Donate | Apply For Service Dog
If you are seeking a medical alert dog for conditions such as epilepsy, seizures, diabetes, cardiac problems, hearing or vision problems, your application for an assistance dog from Genesis would be denied. While medical alert dogs are indeed considered to be service animals, Genesis Assistance Dogs, Inc. does not train dogs for these disabilities.
People who are seeking an emotional support dog for autism, anxiety/depression, PTSD or those seeking a therapy dog or facility dog, your application for an assistance dog from Genesis would be denied, as these types of dogs are not considered service animals and are not protected under the Americans with Disabilities Act. By definition, under the ADA, “a service animal is defined as a dog that has been individually trained to do work or perform tasks for an individual with a disability. The task(s) performed by the dog must be directly related to the person’s disability.”
When you decide to submit application for a mobility assistance dog from Genesis Assistance Dogs, Inc. we take it very seriously. Our dogs are specifically trained to provide support to individuals who have disabilities that result in altered gait, balance issues, those who rely on a wheelchair or other assistive device, and those who struggle with fine motor skills. If you do not satisfy one or more of these criteria, your application for an assistance dog from Genesis would be denied. However, having a disability that affects your mobility or fine motor skills will not automatically qualify you either.
If you have applied for a Genesis Assistance Dog, your initial application will be reviewed by the advisory board to determine if we may be able to assist you. You will be contacted to either schedule an initial interview and/or be asked to complete a detailed application. Should the board determine that we cannot assist you in your search for a service dog, you will promptly be notified.
Our detailed application will require input from your doctor specifically indicating why they believe a mobility assistance dog will help you with your daily life activities. There has to be a demonstrated need for assistance in performing mobility-related tasks that will help you to gain independence you may not currently enjoy.
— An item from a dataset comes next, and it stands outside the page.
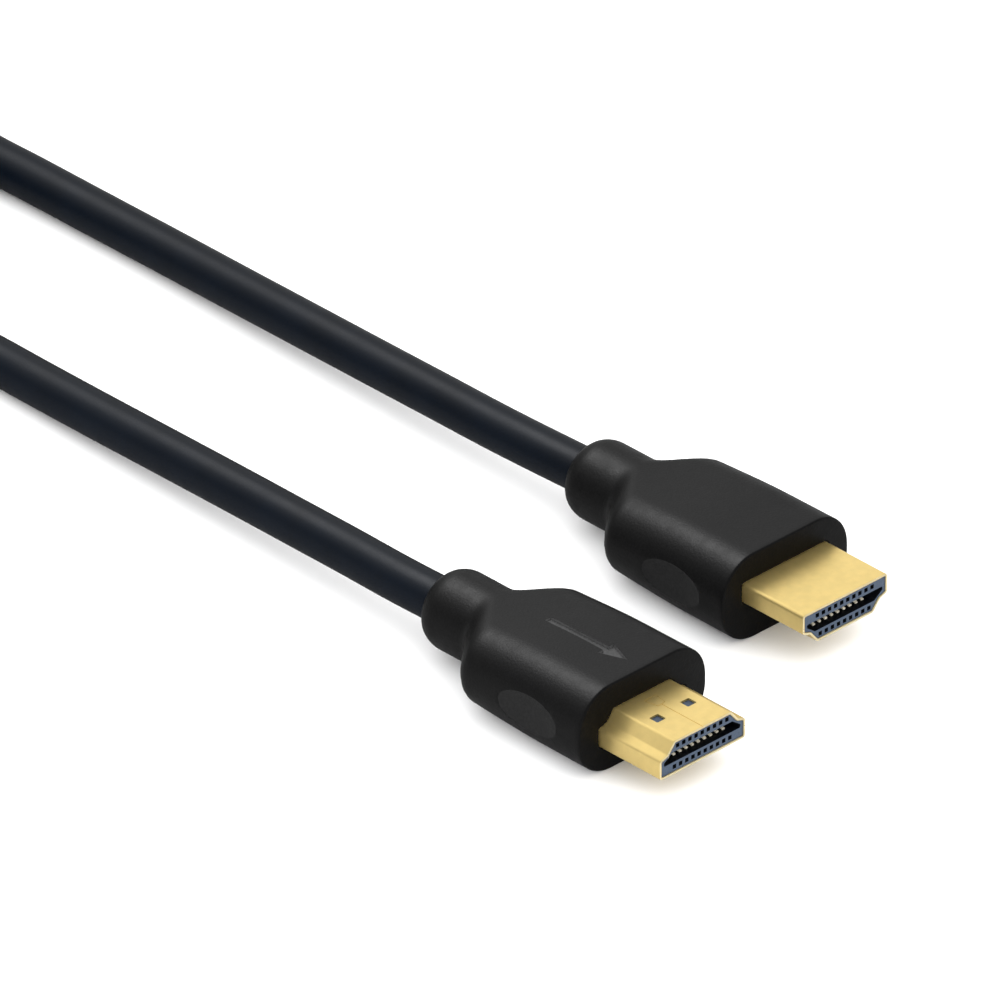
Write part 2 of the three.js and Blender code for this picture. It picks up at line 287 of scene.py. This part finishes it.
def vary_roughness(material, shader, noise, roughness, below, above):
    """Lets the noise move the roughness, by this much each way."""
    nodes, links = material.node_tree.nodes, material.node_tree.links
    spread = nodes.new("ShaderNodeMapRange")
    spread.inputs["From Min"].default_value = ROUGHNESS_NOISE[0]
    spread.inputs["From Max"].default_value = ROUGHNESS_NOISE[1]
    spread.inputs["To Min"].default_value = roughness - below
    spread.inputs["To Max"].default_value = roughness + above
    links.new(noise, spread.inputs["Value"])
    links.new(spread.outputs["Result"], shader.inputs["Roughness"])


def add_bump(material, shader, noise, height):
    """Relief of this height in millimetres."""
    nodes, links = material.node_tree.nodes, material.node_tree.links
    bump = nodes.new("ShaderNodeBump")
    bump.inputs["Strength"].default_value = 1
    bump.inputs["Distance"].default_value = height * MM
    links.new(noise, bump.inputs["Height"])
    links.new(bump.outputs["Normal"], shader.inputs["Normal"])


def make_plastic_material(name, color, roughness, specular):
    material, shader = new_material(name, color, roughness, specular=specular)
    grain = add_noise(material, size=0.3)
    vary_color(material, shader, grain, color, darkest=0.85, lightest=1.15)
    patches = add_noise(material, size=1.5)
    vary_roughness(material, shader, patches, roughness, below=0.04, above=0.04)
    add_bump(material, shader, grain, height=0.025)
    return material


def make_jacket_material(name, color, roughness, specular):
    material, shader = new_material(name, color, roughness, specular=specular)
    drift = add_noise(material, size=6)
    vary_color(material, shader, drift, color, darkest=0.9, lightest=1.1)
    patches = add_noise(material, size=2.2)
    vary_roughness(material, shader, patches, roughness, below=0.01, above=0.05)
    grain = add_noise(material, size=0.5)
    add_bump(material, shader, grain, height=0.006)
    return material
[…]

Information regarding your disease/disability and its potential for progression is also part of Genesis consideration process.
We encourage our applicants to understand that being paired with an assistance dog is a life-changing experience that requires dedication and hard work. It won’t always be tail-wagging and playful dog kisses. Being teamed with a dog is physically, emotionally, and financially challenging for many. As we consider our applicants we deliberate your health and safety and that of our assistance dogs to insure that you are up for the task. That includes your living environment which must provide for the appropriate and comprehensive care of the dog at all times. If you live alone and take ill, what is the plan for caring for your dog? If you live with other family members, is the entire family welcoming of the dog and are they willing to help with its care should you be unable to physically manage its care, exercise, and veterinary needs. Someone will need to be a designated care giver in your absence if you are hospitalized or infirmed at home. If Genesis doesn’t feel confident that the appropriate care of the dog is possible, your application for an assistance dog from Genesis would be denied. Your health and well-being and that of our assistance dogs is our first priority.
Genesis Assistance Dogs, Inc. takes great care in reviewing applications and approving eligible candidates to the wait list. You will always know where you stand with us, and the date of your placement on the waiting list doesn’t necessarily determine the period of time you will wait before being matched with a mobility assistance dog. Our goal is to make the perfect match between service dog and qualified applicant. Currently, our wait time is approximately 2 ½ – 3 years. Don’t be discouraged. There is much you can do to be learning about caring for a service animal, learning about compliance with ADA regulations and time to reflect on your expectations of what it will be like to have your assistance dog by your side 24/7. The rewards far out-number the wait time!